While considering the question as to how far sub-section (2) of Section 256 differs from Sub-section (1) of section 256, it is of utmost importance to note that one of the powers, which the proviso to sub-section (1) of Section 256 gives to the Magistrate is the power to dispense with the personal attendance of the complainant and proceed with the case if the complainant is represented by a pleader or by an officer conducting the prosecution?

The question, therefore, which, now, arises is this: If the absence of the complainant is on account of his death, can the Magistrate allow the summons case to proceed merely on the ground that the deceased complainant is represented by his pleader or by an officer conducting the prosecution? In order to correctly appreciate the question as to whether a pleader appointed by a complainant, in a summons triable case, can continue to represent the deceased complainant as the deceased complainant's pleader, one has to understand the nature of the relationship between a party and his pleader.

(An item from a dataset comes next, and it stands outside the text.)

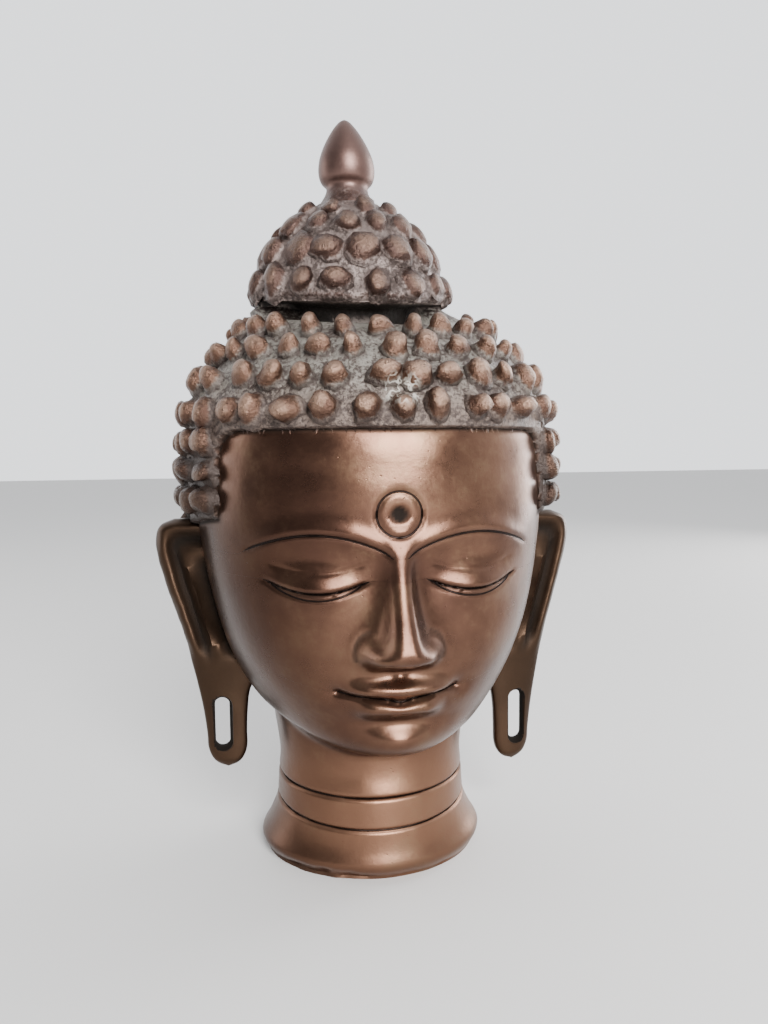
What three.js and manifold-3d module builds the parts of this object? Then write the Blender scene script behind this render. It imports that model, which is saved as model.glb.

While considering the above aspect of the matter, it is of paramount importance to note that the appointment of a pleader by a person is contractual in nature. The appointment of a pleader by a party is essentially appointment of an attorney and the vakalatnama is nothing, but a power of attorney or an authority to represent the party concerned, who may even be a complainant in a criminal case whether the appointment of the pleader is in a criminal case or in a civil case is immaterial. Reference in this regard may be have to the decision in Ramdeo Trilokchand Agarwal v. Lalu Natha, 502 AIR 1937 Nagpur 65, wherein Mysore High Court, while dealing with vakalatnama, observed and held as follows:

“In Stroud's Judicial Dictionary, “power of attorney” is defined as: An authority, whereby one “is set in: the tune, stead or place of another” to act for him. In India, under the Stamp Act S. 2(21), a power of attorney, for the purposes of the Stamp Act, is defined in a way that excludes a vakalatnama, because it excludes a document, which carries a court-fee stamp, but that definition, for the purposes of the Stamp Act, in my opinion, makes it quite clear that if it were not for that definition, a vakalatnama being a power of attorney, would require not only a court fee stamp under the Court fees Act, but also a stamp under the Stamp Act and to avoid that double stamp, it was necessary in the Stamp Act to exclude the vakalatnama.”

The fact remains that the appointment of a pleader by a person is contractual in nature, and the fact that it is so recognised by Legislature is evident from a bare reading of Order 22, Rule 10A of the CPC, which lays down as follows:

“10A. Duty of a pleader to communicate to Court death of a party.

Whenever a pleader appearing for a party to the suit comes to know of the death of that party, he shall inform the Court about it, and the Court shall thereupon give notice of such death to the other party, and for this purpose, the contract between a pleader and the deceased party shall be deemed to subsist.”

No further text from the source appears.